[Data start]

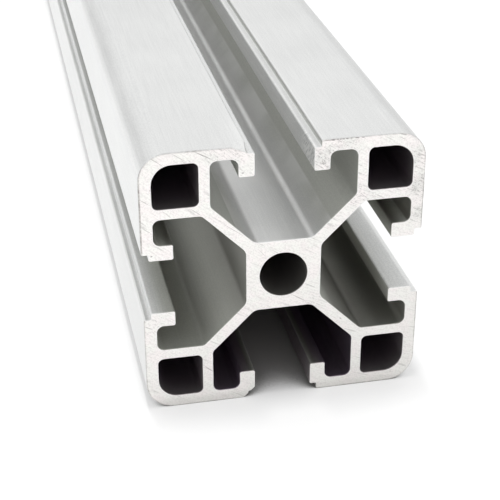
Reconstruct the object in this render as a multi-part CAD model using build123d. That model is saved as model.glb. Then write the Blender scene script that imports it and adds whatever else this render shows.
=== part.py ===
from build123d import *
import os
from math import isclose, sqrt

# A square aluminium T-slot profile, extruded as one piece and sawn square to length.
# It lies along Y on the floor Z = 0, with X across it and the origin under its middle.
# The section has four equal sides, and every size below is in millimetres.

# Outside
SIDE = 40.0
LENGTH = 300.0
CORNER_RADIUS = 4.0

# Slot: its mouth, the hooked lips beside it and the chamber behind them
MOUTH_WIDTH = 8.2
REBATE_WIDTH = 1.0
REBATE_DEPTH = 1.0
HOOK_DEPTH = 4.5
HOOK_THICKNESS = 2.3
LIP_THICKNESS = 1.8
CHAMBER_WIDTH = 20.5

# Hollow corner boxes, the webs that carry them, and the bored core
BOX_SKIN = 1.8
BOX_WALL = 1.6
WEB_THICKNESS = 1.8
CORE_WIDTH = 10.8
BORE_DIAMETER = 6.8

# Roundings of the section
EDGE_RADIUS = 0.3
REBATE_ROOT_RADIUS = 0.2
HOOK_ROOT_RADIUS = 1.0
CHAMBER_CORNER_RADIUS = 1.0
WEB_TO_BOX_RADIUS = 1.0
WEB_TO_CORE_RADIUS = 1.5
CAVITY_OUTER_RADIUS = 2.8
CAVITY_RADIUS = 0.8

# How far a cutting outline runs past the face that it cuts
OVERCUT = 1.0

# Two coordinates nearer than this are the same
SAME_PLACE = 1e-6

# Worked out from the sizes above, measured from the section's centre
FACE = SIDE / 2
MOUTH_SIDE = MOUTH_WIDTH / 2
REBATE_SIDE = MOUTH_SIDE + REBATE_WIDTH
REBATE_FLOOR = FACE - REBATE_DEPTH
HOOK_TIP = FACE - HOOK_DEPTH
HOOK_BACK = MOUTH_SIDE + HOOK_THICKNESS
CEILING = FACE - LIP_THICKNESS
CHAMBER_SIDE = CHAMBER_WIDTH / 2
CORE_FACE = CORE_WIDTH / 2
CAVITY_NEAR = CHAMBER_SIDE + BOX_WALL
CAVITY_FAR = FACE - BOX_SKIN

# A web runs out along the diagonal, so each of its faces stands this far off it,
# measured along the section's own axes
WEB_OFFSET = WEB_THICKNESS / sqrt(2)


def slot_void():
    """The space of the upper slot: rebated mouth, neck between the hooks, and chamber.

    The corners are listed down the right-hand side, from above the face to the core,
    and the left-hand side is their mirror image.
    """
    right_side = [
        ((REBATE_SIDE, FACE + OVERCUT), 0),
        ((REBATE_SIDE, REBATE_FLOOR), REBATE_ROOT_RADIUS),
        ((MOUTH_SIDE, REBATE_FLOOR), EDGE_RADIUS),
        ((MOUTH_SIDE, HOOK_TIP), EDGE_RADIUS),
        ((HOOK_BACK, HOOK_TIP), EDGE_RADIUS),
        ((HOOK_BACK, CEILING), HOOK_ROOT_RADIUS),
        ((CHAMBER_SIDE, CEILING), CHAMBER_CORNER_RADIUS),
        ((CHAMBER_SIDE, CHAMBER_SIDE + WEB_OFFSET), WEB_TO_BOX_RADIUS),
        ((CORE_FACE - WEB_OFFSET, CORE_FACE), WEB_TO_CORE_RADIUS),
    ]
    left_side = [((-x, y), radius) for (x, y), radius in reversed(right_side)]
    corners = right_side + left_side
    outline = FilletPolyline(
        [point for point, radius in corners],
        radius=[radius for point, radius in corners],
        close=True,
    )
    return make_face(outline)


def corner_cavity():
    """The hollow of the upper right corner box, rounder where it follows the corner."""
    outline = FilletPolyline(
        (CAVITY_NEAR, CAVITY_NEAR),
        (CAVITY_FAR, CAVITY_NEAR),
        (CAVITY_FAR, CAVITY_FAR),
        (CAVITY_NEAR, CAVITY_FAR),
        radius=[CAVITY_RADIUS, CAVITY_RADIUS, CAVITY_OUTER_RADIUS, CAVITY_RADIUS],
        close=True,
    )
    return make_face(outline)


def is_rebate_edge(vertex):
    """True for the sharp corners where a rebate breaks an outer face."""
    near, far = sorted((abs(vertex.X), abs(vertex.Y)))
    beside_slot = isclose(near, REBATE_SIDE, abs_tol=SAME_PLACE)
    on_face = isclose(far, FACE, abs_tol=SAME_PLACE)
    return beside_slot and on_face


def profile_section():
    """The whole section, centred on its bore."""
    section = RectangleRounded(SIDE, SIDE, CORNER_RADIUS)
    for quarter_turn in range(4):
        turn = Rot(0, 0, 90 * quarter_turn)
        section -= turn * slot_void()
        section -= turn * corner_cavity()
    section -= Circle(BORE_DIAMETER / 2)
    return fillet(section.vertices().filter_by(is_rebate_edge), EDGE_RADIUS)


def t_slot_profile():
    """The section drawn along Y, standing on the floor by its lower face."""
    placed = Plane.XZ * Pos(0, FACE) * profile_section()
    return extrude(placed, amount=LENGTH / 2, both=True)


os.makedirs("parts", exist_ok=True)
export_step(t_slot_profile(), "parts/t_slot_profile.step")
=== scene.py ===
import bpy
import numpy as np
from mathutils import Euler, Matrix
from mathutils.geometry import tessellate_polygon


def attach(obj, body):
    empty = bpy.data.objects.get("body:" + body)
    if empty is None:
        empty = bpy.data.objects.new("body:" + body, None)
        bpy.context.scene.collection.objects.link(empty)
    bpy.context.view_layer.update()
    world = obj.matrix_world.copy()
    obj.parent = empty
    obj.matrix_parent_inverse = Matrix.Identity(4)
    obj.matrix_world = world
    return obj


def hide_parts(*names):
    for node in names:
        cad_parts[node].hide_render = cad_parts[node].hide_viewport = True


# A square aluminium T-slot profile lying on a pale floor, seen from above its sawn end. It runs
# along Y, with its near cut at the low end. The profile's sizes and the places of the marks on
# its cut are in millimetres. Meshes, materials, lamps and the camera are in metres.
MM = 0.001
SIDE = 40.0
LENGTH = 300.0
FACE = SIDE / 2
HALF_LENGTH = LENGTH / 2

CORNER_RADIUS = 4.0
EDGE_RADIUS = 0.3
STEP_ROOT_RADIUS = 0.2
HOOK_ROOT_RADIUS = 1.0
CHAMBER_CORNER_RADIUS = 1.0
WEB_TO_BOX_RADIUS = 1.0
WEB_TO_CORE_RADIUS = 1.5
CAVITY_OUTER_RADIUS = 2.8
CAVITY_RADIUS = 0.8
BORE_RADIUS = 3.4

# Half the width of a slot at the step in its mouth, between its hooks, behind them, and at its
# widest, and then how far down from the face its step, its lips and its hooks reach.
STEP_HALF = 5.1
MOUTH_HALF = 4.1
HOOK_HALF = 6.4
CHAMBER_HALF = 10.25
STEP_DEPTH = 1.0
LIP_DEPTH = 1.8
HOOK_DEPTH = 4.5

# Half the width of the core, and where a slanting web leaves the core's face and the box's wall.
CORE_HALF = 5.4
WEB_AT_CORE = 4.127
WEB_AT_BOX = 11.523

# Each slot is given by half of its outline, from the outer face down to the core: across, upward,
# and the radius of the corner there.
SLOT_HALF = np.array([
    (STEP_HALF, FACE, EDGE_RADIUS),
    (STEP_HALF, FACE - STEP_DEPTH, STEP_ROOT_RADIUS),
    (MOUTH_HALF, FACE - STEP_DEPTH, EDGE_RADIUS),
    (MOUTH_HALF, FACE - HOOK_DEPTH, EDGE_RADIUS),
    (HOOK_HALF, FACE - HOOK_DEPTH, EDGE_RADIUS),
    (HOOK_HALF, FACE - LIP_DEPTH, HOOK_ROOT_RADIUS),
    (CHAMBER_HALF, FACE - LIP_DEPTH, CHAMBER_CORNER_RADIUS),
    (CHAMBER_HALF, WEB_AT_BOX, WEB_TO_BOX_RADIUS),
    (WEB_AT_CORE, CORE_HALF, WEB_TO_CORE_RADIUS),
])
CAVITY_NEAR = 11.85
CAVITY_FAR = FACE - LIP_DEPTH

# How finely the outlines are stepped, and how the sawn edge is broken.
ARC_STEPS = 10
BORE_STEPS = 96
OUTLINE_STEP = 0.25
EDGE_BREAK = 0.06
EDGE_BREAK_LENGTH = 0.10
RAGGED = 0.014
CAP_BAND = 0.17
SMOOTH_UP_TO = 28

# The rings of points at one end of the bar: how far from the end, how far drawn in, what share of
# the raggedness, and how torn the metal looks, partly as painted shade. The first two are in the
# cut itself.
END_RINGS = np.array([
    (0.0, EDGE_BREAK + CAP_BAND, 0.0, 0.0),
    (0.0, EDGE_BREAK, 1.0, 1.0),
    (EDGE_BREAK_LENGTH * 0.45, EDGE_BREAK * 0.3, 0.5, 1.0),
    (EDGE_BREAK_LENGTH, 0.0, 0.0, 0.6),
    (0.4, 0.0, 0.0, 0.0),
    (2.0, 0.0, 0.0, 0.0),
    (12.0, 0.0, 0.0, 0.0),
    (60.0, 0.0, 0.0, 0.0),
])

# How much shade is painted into the skin: 0 on the open faces, 1 in a closed cavity, and more
# where hardly any light gets in. Each slot has a value for its core face, one for the room behind
# its lower or left lip, and one for the room behind its upper or right lip. The slot on top, where
# the light falls in from above, has the least painted shade, and the one underneath the most.
TOP_SLOT = (0.0, 0.40, 0.44)
LEFT_SLOT = (0.76, 0.60, 0.78)
RIGHT_SLOT = (0.46, 0.80, 0.86)
BOTTOM_SLOT = (0.64, 1.4, 1.4)
CAVITY_PAINTED_SHADE = 1.0
BORE_PAINTED_SHADE = 0.90

# The walls between the hooks have this share of their slot's painted shade. The step and the right
# wall of the slot on top have this much more of it.
MOUTH_WALL = 0.62
RIGHT_MOUTH_WALL = 0.25
BOTTOM_MOUTH_WALL = 1.5
TOP_STEP = 0.3
FAR_WALL = 0.12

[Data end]

**Directions for this task**
Please print the material above exactly as it appears, from its first line through the line containing "CHAMBER_WIDTH = 20.5", inclusive, and stop there.

**Exercise solution**
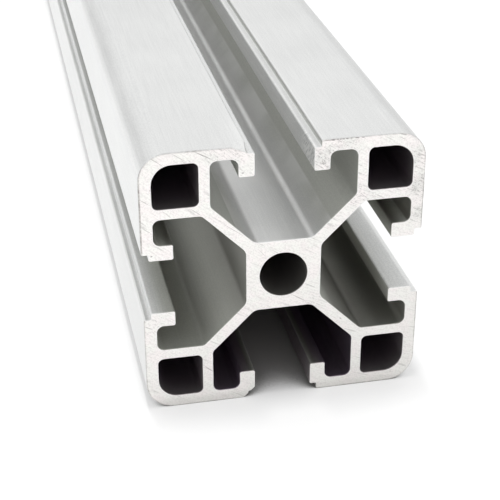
Reconstruct the object in this render as a multi-part CAD model using build123d. That model is saved as model.glb. Then write the Blender scene script that imports it and adds whatever else this render shows.
=== part.py ===
from build123d import *
import os
from math import isclose, sqrt

# A square aluminium T-slot profile, extruded as one piece and sawn square to length.
# It lies along Y on the floor Z = 0, with X across it and the origin under its middle.
# The section has four equal sides, and every size below is in millimetres.

# Outside
SIDE = 40.0
LENGTH = 300.0
CORNER_RADIUS = 4.0

# Slot: its mouth, the hooked lips beside it and the chamber behind them
MOUTH_WIDTH = 8.2
REBATE_WIDTH = 1.0
REBATE_DEPTH = 1.0
HOOK_DEPTH = 4.5
HOOK_THICKNESS = 2.3
LIP_THICKNESS = 1.8
CHAMBER_WIDTH = 20.5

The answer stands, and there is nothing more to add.